The SEC has also pursued enforcement actions against major foreign registrants for FCPA violations. For example, in February 2016, German-based SAP SE agreed to pay nearly $3.9 million to settle charges relating to bribing Panamanian officials to gain sales contracts. The SEC also charged the SAP official that it alleged orchestrated the bribery scheme and obtained payments of over $90,000 from him to settle the matter. In March 2016, Swiss-based Novartis AG agreed to pay $25 million to settle charges by the SEC in connection with payments and other things of value provided by Novartis employees and agents to Chinese healthcare providers and for concealing the true nature of the payments in the company’s books and records.

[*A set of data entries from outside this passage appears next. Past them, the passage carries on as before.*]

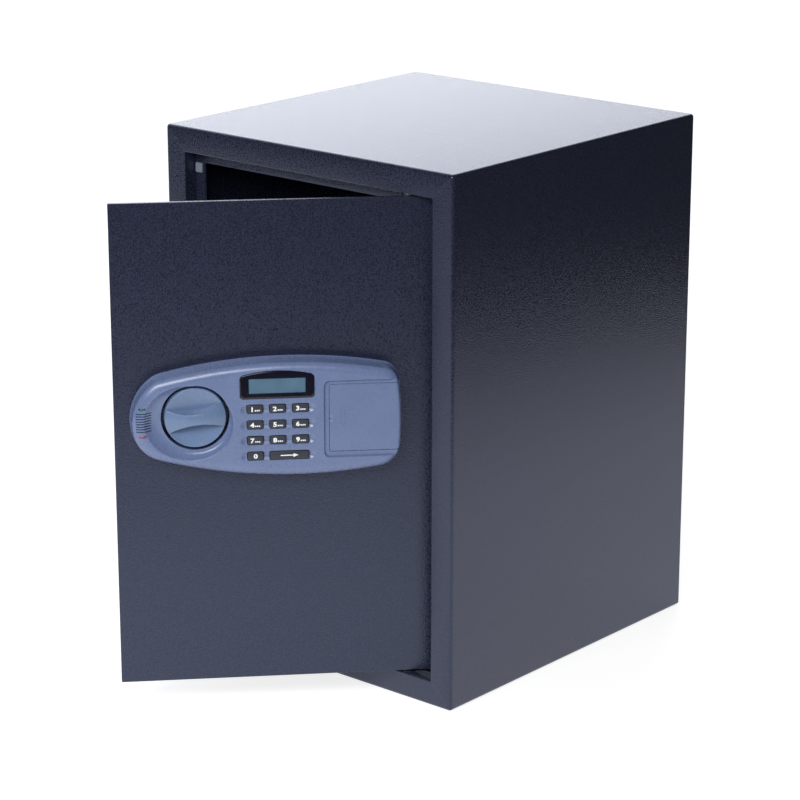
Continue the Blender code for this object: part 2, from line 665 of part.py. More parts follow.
def build_solenoid(door):
    x, y = PLUNGER
    bore = PLUNGER_R + RUNNING
    bottom, top, sheet = COIL_Z0 - 1.8, COIL_Z1 + 1.8, 1.5
    back = y + 7.2 + GAP
    section = ((y - 8, bottom), (back + sheet, bottom), (back + sheet, top), (y - 8, top),
               (y - 8, top - sheet), (back, top - sheet), (back, bottom + sheet), (y - 8, bottom + sheet))
    bm = bmesh.new()
    loft(bm, [[(x + side * 9, along, z) for along, z in section] for side in (-1, 1)])
    frame = door.add("solenoid_frame", bm, "steel")
    cuts = bmesh.new()
    rod(cuts, (x, y, bottom - 5), AXIS_Z, 45, bore)
    door.boolean(frame, cuts)
    bm = bmesh.new()
    tube(bm, (x, y, COIL_Z0), AXIS_Z, COIL_Z1 - COIL_Z0, 7.2, bore)
    door.add("solenoid_coil", bm, "copper")
    bm = bmesh.new()
    turned(bm, (x, y, 0), AXIS_Z, (
        (PLUNGER_TIP, 0.8), (PLUNGER_TIP + 1.4, 2.2), (PLUNGER_TIP + 1.8, 2.2), (PLUNGER_TIP + 1.8, 4.6),
        (PLUNGER_TIP + 2.8, 4.6), (PLUNGER_TIP + 2.8, PLUNGER_R), (top + 4.3, PLUNGER_R),
        (top + 4.3, 4.6), (top + 5.5, 4.6)))
    door.add("solenoid_plunger", bm, "steel", pivot=(x, y, PLUNGER_TIP))
    build_plunger_spring(door, x, y, PLUNGER_TIP + 2.8 + GAP, bottom - GAP)


def build_plunger_spring(door, x, y, low, high, wire=0.35, coil=4.0, turns=3, steps=10):
    """A helix of round wire, swept ring by ring."""
    rings = []
    count = turns * steps
    for i in range(count + 1):
        turn = 2 * math.pi * i / steps
        rise = low + wire + (high - low - 2 * wire) * i / count
        outward = Vector((math.cos(turn), math.sin(turn), 0))
        centre = Vector((x, y, rise)) + outward * coil
        rings.append([
            centre + (outward * math.cos(a) + AXIS_Z * math.sin(a)) * wire
            for a in (2 * math.pi * side / 5 for side in range(5))
        ])
    bm = bmesh.new()
    loft(bm, rings)
    door.add("plunger_spring", bm, "steel")


def build_solenoid_lead(door):
    """The wire from the coil through the door to the board, on a smooth curve through its route."""
    points = [Vector(point) for point in LEAD_ROUTE]
    path = []
    for i in range(len(points) - 1):
        before, start, end = points[max(i - 1, 0)], points[i], points[i + 1]
        after = points[min(i + 2, len(points) - 1)]
        for step in range(LEAD_STEPS):
            t = step / LEAD_STEPS
            square = (2 * before - 5 * start + 4 * end - after) * t**2
            cube = (3 * start - before - 3 * end + after) * t**3
            path.append(0.5 * (2 * start + (end - before) * t + square + cube))
    path.append(points[-1])
    curve = bpy.data.curves.new("solenoid_lead", "CURVE")
    curve.dimensions = "3D"
    curve.bevel_depth = 0.9 * MM
    curve.bevel_resolution = 2
    curve.use_fill_caps = True
    spline = curve.splines.new("POLY")
    spline.points.add(len(path) - 1)
    for slot, point in zip(spline.points, path):
        slot.co = (*((point - door.origin) * MM), 1)
    lead = bpy.data.objects.new("solenoid_lead", curve)
    curve.materials.append(finish("led_red"))
    lead.parent = door.empty
    bpy.context.collection.objects.link(lead)


def build_inner_cover(door):
    """A sheet box over the boltwork, open towards the door, with a screw flange above and below."""
    x0, x1, z0, z1 = COVER_BOX
    sheet, flange = 1.2, 10.0
    bm = bmesh.new()
    loft(bm, [
        at_depth(rounded_rect(x0 + inset, x1 - inset, z0 + inset, z1 - inset, 2 - inset), y)
        for inset, y in ((0, COVER_BOX_Y), (0, INSIDE), (sheet, INSIDE), (sheet, COVER_BOX_Y - sheet))
    ])
    cover = door.add("inner_cover", bm, "powder_coat")
    tabs = bmesh.new()
    box(tabs, x0 + 2, x1 - 2, INSIDE, INSIDE + sheet, z0 - flange, z0 + 0.6)
    box(tabs, x0 + 2, x1 - 2, INSIDE, INSIDE + sheet, z1 - 0.6, z1 + flange)
    door.boolean(cover, tabs, "UNION")
    cuts = bmesh.new()
    for z in BOLT_Z:
        rod(cuts, (x0 - 5, BOLT_Y, z), AXIS_X, 10, BOLT_R + 0.5)
    rod(cuts, (RESET[0], COVER_BOX_Y - 5, RESET[1]), AXIS_Y, 10, 3.8)
    for x, z in SCREWS:
        rod(cuts, (x, INSIDE - 3, z), AXIS_Y, 8, 2.3, sides=12)
    door.boolean(cover, cuts)
    for i, (x, z) in enumerate(SCREWS):
        head = INSIDE + sheet + GAP
        bm = bmesh.new()
        turned(bm, (x, 0, z), AXIS_Y, ((DOOR_Y + 2, 1.9), (head, 1.9), (head, 3.7), (head + 1.4, 3.3),
                                       (head + 2.2, 1.8)), sides=16)
        door.add(f"cover_screw_{i + 1}", bm, "steel")
    bm = bmesh.new()
    turned(bm, (RESET[0], 0, RESET[1]), AXIS_Y, ((28, 3.5), (39, 3.5), (39.5, 3.0)), sides=20)
    door.add("reset_button", bm, "led_red", pivot=(RESET[0], 28, RESET[1]))


def main():
    clear_scene()
    root = add_empty("cabinet_frame", (0, -DEPTH / 2, 0))
    cabinet = Group(root, (0, 0, 0))
    for build in (build_shell, build_back_panel, build_shelf, build_floor_mat, build_bump_stop,
                  build_hinge_washers):
        build(cabinet)
    door_axis = add_empty("door_axis", (*PIVOT, 0), parent=root)
    door = Group(door_axis, (*PIVOT, 0))
    build_door_panel(door)
    build_hinge_side(door, "upper", flip=False)
    build_hinge_side(door, "lower", flip=True)
    for build in (build_fascia, build_battery_cover, build_display, build_status_lights, build_keypad,
                  build_batteries, build_override_lock, build_knob, build_carriage, build_bolts,
                  build_solenoid, build_solenoid_lead, build_inner_cover):
        build(door)
    door_axis.rotation_euler.z = math.radians(AJAR)


main()
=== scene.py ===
"""The looks of the in-room safe: powder-coated cabinet and door, moulded lock fascia, knob, keypad,
display and boltwork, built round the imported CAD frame.

Shapes on the door are drawn with the door shut, in millimetres: x to the right, y to the back from
the plane of the cabinet's front, z up. DOOR takes them to where the door stands ajar, in metres.
"""

import json
import math

import bmesh
import bpy
import numpy as np
from mathutils import Matrix, Vector
from mathutils.geometry import delaunay_2d_cdt
from mathutils.kdtree import KDTree


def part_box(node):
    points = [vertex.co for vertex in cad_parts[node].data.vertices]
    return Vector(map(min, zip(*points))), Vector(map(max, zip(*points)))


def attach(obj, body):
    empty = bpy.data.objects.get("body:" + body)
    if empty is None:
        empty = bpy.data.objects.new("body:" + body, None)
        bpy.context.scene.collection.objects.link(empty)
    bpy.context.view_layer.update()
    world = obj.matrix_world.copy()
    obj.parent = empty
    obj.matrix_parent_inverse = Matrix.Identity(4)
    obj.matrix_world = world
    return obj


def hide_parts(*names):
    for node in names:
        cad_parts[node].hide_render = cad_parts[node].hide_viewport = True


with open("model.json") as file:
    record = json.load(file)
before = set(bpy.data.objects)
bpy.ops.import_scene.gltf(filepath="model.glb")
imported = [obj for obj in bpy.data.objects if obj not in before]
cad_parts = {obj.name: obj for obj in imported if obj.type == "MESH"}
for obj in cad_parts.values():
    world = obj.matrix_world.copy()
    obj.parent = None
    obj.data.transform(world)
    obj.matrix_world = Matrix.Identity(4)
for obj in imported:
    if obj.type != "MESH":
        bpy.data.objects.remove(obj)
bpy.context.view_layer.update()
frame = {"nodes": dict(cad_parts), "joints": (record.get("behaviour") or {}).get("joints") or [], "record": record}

MM = 0.001
NODES = frame["nodes"]
JOINTS = {joint["name"]: joint for joint in frame["joints"]}
SHELL_LOW, SHELL_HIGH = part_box("cabinet_shell")
HINGE = Vector(JOINTS["door_hinge"]["pos_m"])
AJAR = math.radians(-JOINTS["door_hinge"]["range_deg"][0])  # how far open the door stands at rest
SHUT = Matrix.Translation((0, SHELL_LOW.y, 0)) @ Matrix.Scale(MM, 4)
DOOR = Matrix.Translation(HINGE) @ Matrix.Rotation(AJAR, 4, "Z") @ Matrix.Translation(-HINGE) @ SHUT


def drawn_box(node, placed=DOOR):
    """Lowest and highest corner of a CAD node in the millimetres that it was drawn in."""
    back = placed.inverted()
    points = np.array([back @ vertex.co for vertex in NODES[node].data.vertices])
    return Vector(points.min(0)), Vector(points.max(0))


def middle(node):
    low, high = drawn_box(node)
    return (low + high) / 2


# ---- Outlines, as arrays of (x, z)


def arc(centre_x, centre_z, radius, start, end, steps):
    sweep = (end - start) % (2 * math.pi)
    angles = start + sweep * np.arange(steps) / steps
    return np.stack([centre_x + radius * np.cos(angles), centre_z + radius * np.sin(angles)], 1)


def ellipse(centre_x, centre_z, wide, high, steps=96):
    angles = 2 * math.pi * np.arange(steps) / steps
    return np.stack([centre_x + wide * np.cos(angles), centre_z + high * np.sin(angles)], 1)


def rounded_rect(x0, x1, z0, z1, radius, steps=6):
    parts = []
    for x, z, start in ((x1 - radius, z0 + radius, -90), (x1 - radius, z1 - radius, 0),
                        (x0 + radius, z1 - radius, 90), (x0 + radius, z0 + radius, 180)):
        angles = np.radians(start + 90 * np.arange(steps + 1) / steps)
        parts.append(np.stack([x + radius * np.cos(angles), z + radius * np.sin(angles)], 1))
    return np.concatenate(parts)


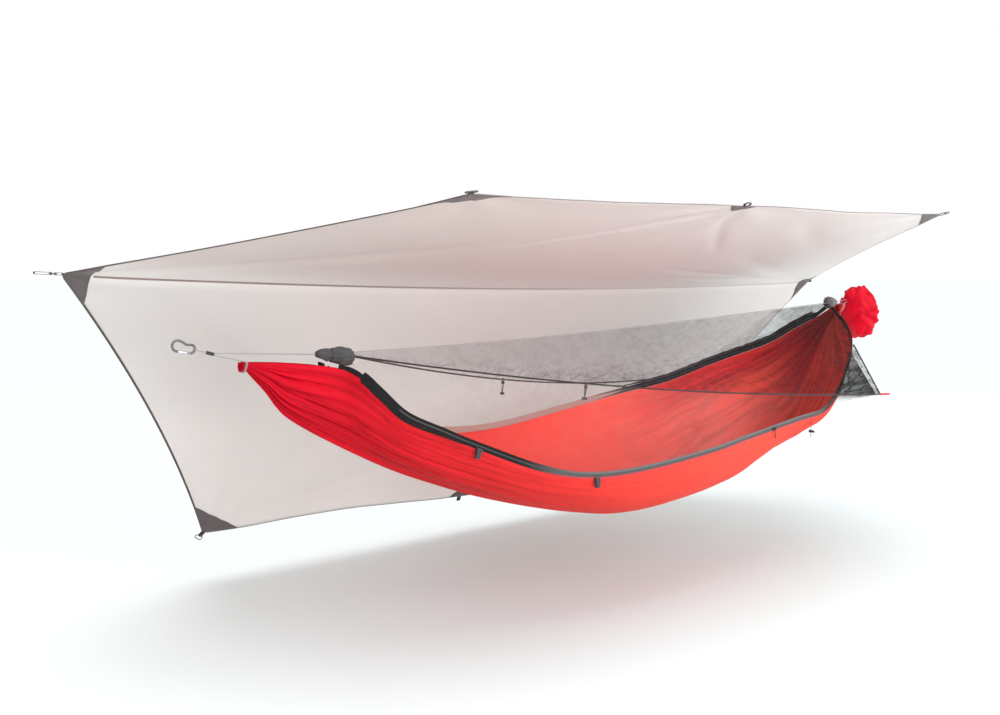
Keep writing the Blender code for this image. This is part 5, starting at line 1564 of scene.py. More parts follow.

As evidenced by most of the enforcement actions discussed above, the SEC continues to charge not only companies in enforcement actions, but also the senior officials and company executives involved in the case. Moreover, as part of its “Operation Broken Gate” that the SEC initiated in 2013, there has been heightened focus on holding auditors and directors responsible for improper accounting and financial reporting. Thus, since 2014 there have been several actions that included charges against audit committee chairs. For example, in September 2015, the SEC announced the settlement of charges against various individuals, including the former chair of the audit committee of MusclePharm Corp., for omitting to disclose in public filings or understating nearly $500,000 of perks bestowed on company executives. The SEC alleged that the audit committee chair was well aware of these matters, but failed to ensure that the company properly disclosed the executive perks.
While each of the above described cases has its own particular facts and circumstances, statements by senior SEC officials make it clear that we are likely to see a continued focus by the Commission on enforcement actions against companies and individuals relating to improper accounting and reporting.